Work through the material below and count the lines holding the word "part"; give that count and nothing more.

**** Stored data

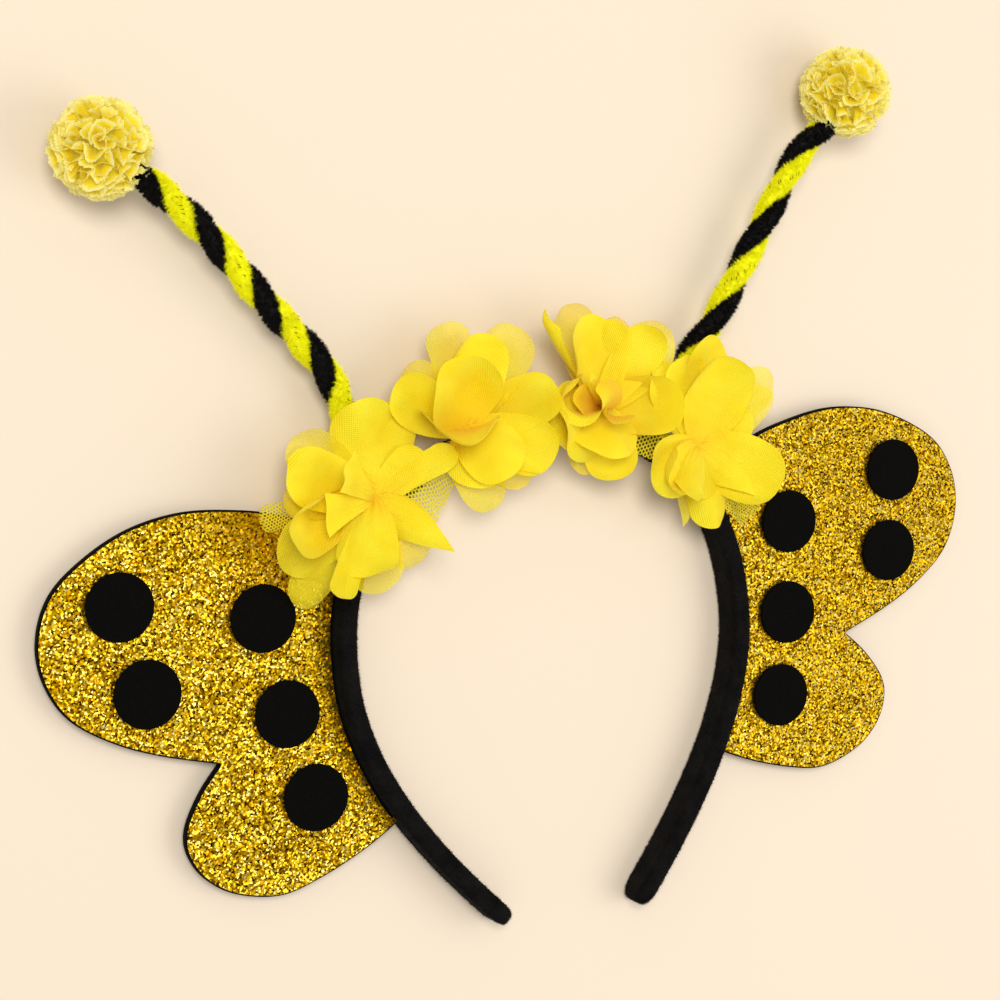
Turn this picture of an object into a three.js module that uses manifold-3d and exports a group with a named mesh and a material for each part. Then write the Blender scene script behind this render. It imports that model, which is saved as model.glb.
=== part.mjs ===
// Bee antenna headband in millimetres, lying on the flat back of its band.
// X runs to the right, Y up the arch towards the antennas, Z from the back to the face.
import * as THREE from 'three';
import { mergeVertices } from 'three/addons/utils/BufferGeometryUtils.js';
import Module from 'manifold-3d';

const wasm = await Module();
wasm.setup();

// Clearance left between two pieces that touch
const gap = 0.3;

// Velvet covered band
const archHalfWidth = 67.2;
const archRise = 65;
const archSquareness = 2.3;
const shoulderHeight = 63;
const legFlare = THREE.MathUtils.degToRad(48);
const legEase = 48;
const leftLegLength = 95;
const rightLegLength = 101.5;
const bandThickness = 6;
const bandDepth = 11.5;
const bandCorner = 2;

// Wings of black foam faced with a gold glitter sheet
const wingHalfSpan = 157;
const wingTop = 120;
const wingNotch = 46;
const wingFoot = 3.6;
const foamThickness = 1.9;
const glitterThickness = 0.8;
const wingBack = 2.75;

// Felt dots on the wings
const dotRadius = 10;
const dotThickness = 1;

// Antennas, each of a black and a yellow chenille stem twisted together
const strandRadius = 3.2;
const strandOffset = 1.15;
const leftPitch = 25.1;
const rightPitch = 33.8;
const leftPhase = 0.16;
const rightPhase = -0.08;
const antennaRise = 92;
const antennaSpread = 122;
const pompomCentreHeight = 14.85;
const antennaRootHeight = 6;

// Ruffled tulle pompoms
const pompomRadius = 14.15;
const ruffleCount = 7;
const ruffleWall = 1.2;

// Tulle strip that the flowers are sewn on
const stripWall = 1;
const stripLap = 9;

// Chiffon flowers
const flowerRadius = 30;
const petalWidth = 20;
const petalWall = 1;
const flowerHeight = 15;
const flowerOut = 7;
const buttonRadius = 5.5;

const material = (color, roughness, metalness = 0) =>
  new THREE.MeshStandardMaterial({ color, roughness, metalness });
const blackVelvet = material(0x0b0a0a, 0.95);
const blackFoam = material(0x161514, 0.85);
const goldGlitter = material(0xc79a25, 0.35, 0.7);
const blackFelt = material(0x12110f, 0.95);
const blackChenille = material(0x0d0c0b, 0.95);
const yellowChenille = material(0xf7ee14, 0.9);
const paleTulle = material(0xf8e66a, 0.85);
const yellowNet = material(0xf0d53a, 0.85);
const yellowChiffon = material(0xffe431, 0.75);

const headband = new THREE.Group();

// Geometry helpers

// A closed body from points and triangles, turned so that its faces point out
function closedGeometry(points, triangles) {
  let volume = 0;
  for (const [a, b, c] of triangles) {
    volume += points[a].dot(new THREE.Vector3().crossVectors(points[b], points[c])) / 6;
  }
  const faces = volume < 0 ? triangles.map(([a, b, c]) => [a, c, b]) : triangles;
  const geometry = new THREE.BufferGeometry();
  geometry.setAttribute('position',
    new THREE.Float32BufferAttribute(points.flatMap((p) => [p.x, p.y, p.z]), 3));
  geometry.setIndex(faces.flat());
  return geometry;
}

// Skins rings of equally many points, with a cap cut from the ring's flat outline at each end
function loft(rings, outline) {
  const n = rings[0].length;
  const points = rings.flat();
  const triangles = [];
  for (let i = 0; i + 1 < rings.length; i += 1) {
    for (let j = 0; j < n; j += 1) {
      const k = (j + 1) % n;
      triangles.push([i * n + j, i * n + k, (i + 1) * n + k]);
      triangles.push([i * n + j, (i + 1) * n + k, (i + 1) * n + j]);
    }
  }
  const last = (rings.length - 1) * n;
  for (const [a, b, c] of THREE.ShapeUtils.triangulateShape(outline, [])) {
    triangles.push([a, c, b], [last + a, last + b, last + c]);
  }
  return closedGeometry(points, triangles);
}

function toSolid(geometry) {
  const bare = geometry.clone();
  for (const name of ['normal', 'uv']) bare.deleteAttribute(name);
  const merged = mergeVertices(bare, 1e-4);
  return new wasm.Manifold(new wasm.Mesh({
    numProp: 3,
    vertProperties: merged.attributes.position.array,
    triVerts: Uint32Array.from(merged.index.array),
  }));
}

// The largest body that a cut leaves, as a geometry
function toGeometry(solid) {
  const bodies = solid.decompose();
  bodies.sort((a, b) => b.volume() - a.volume());
  const mesh = bodies[0].getMesh();
  const geometry = new THREE.BufferGeometry();
  geometry.setAttribute('position', new THREE.BufferAttribute(mesh.vertProperties, 3));
  geometry.setIndex(new THREE.BufferAttribute(mesh.triVerts, 1));
  geometry.computeVertexNormals();
  return geometry;
}

function addPiece(name, geometry, look) {
  const mesh = new THREE.Mesh(geometry, look);
  mesh.name = name;
  headband.add(mesh);
}

// Arch of the band

// One leg from the shoulder down, on the right side, easing from upright to its full flare
function legPoints(length, count) {
  const points = [];
  const fineSteps = 12;
  const step = length / (count * fineSteps);
  let x = archHalfWidth;
  let y = shoulderHeight;
  for (let i = 1; i <= count * fineSteps; i += 1) {
    const heading = legFlare * (1 - Math.exp(-(i - 0.5) * step / legEase));
    x -= step * Math.sin(heading);
    y -= step * Math.cos(heading);
    if (i % fineSteps === 0) points.push(new THREE.Vector2(x, y));
  }
  return points;
}

// A point of the crown at an angle from 0 on the right to pi on the left
function crownPoint(angle) {
  const power = 2 / archSquareness;
  const across = Math.cos(angle);
  return new THREE.Vector2(
    Math.sign(across) * archHalfWidth * Math.abs(across) ** power,
    shoulderHeight + archRise * Math.abs(Math.sin(angle)) ** power);
}

// The band's centreline from the left tip over the crown to the right tip
function archLine() {
  const crownSteps = 28;
  const legSteps = 8;
  const left = legPoints(leftLegLength, legSteps).reverse();
  const crown = Array.from({ length: crownSteps + 1 },
    (_, i) => crownPoint(Math.PI * (1 - i / crownSteps)));
  return [
    ...left.map((p) => new THREE.Vector2(-p.x, p.y)),
    ...crown,
    ...legPoints(rightLegLength, legSteps),
  ];
}

// Adds the outward direction at each point of a line that runs clockwise over the arch
function withNormals(line) {
  return line.map((point, i) => {
    const along = line[Math.min(i + 1, line.length - 1)].clone()
      .sub(line[Math.max(i - 1, 0)]).normalize();
    return { point, out: new THREE.Vector2(-along.y, along.x), along };
  });
}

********

Written answer: 2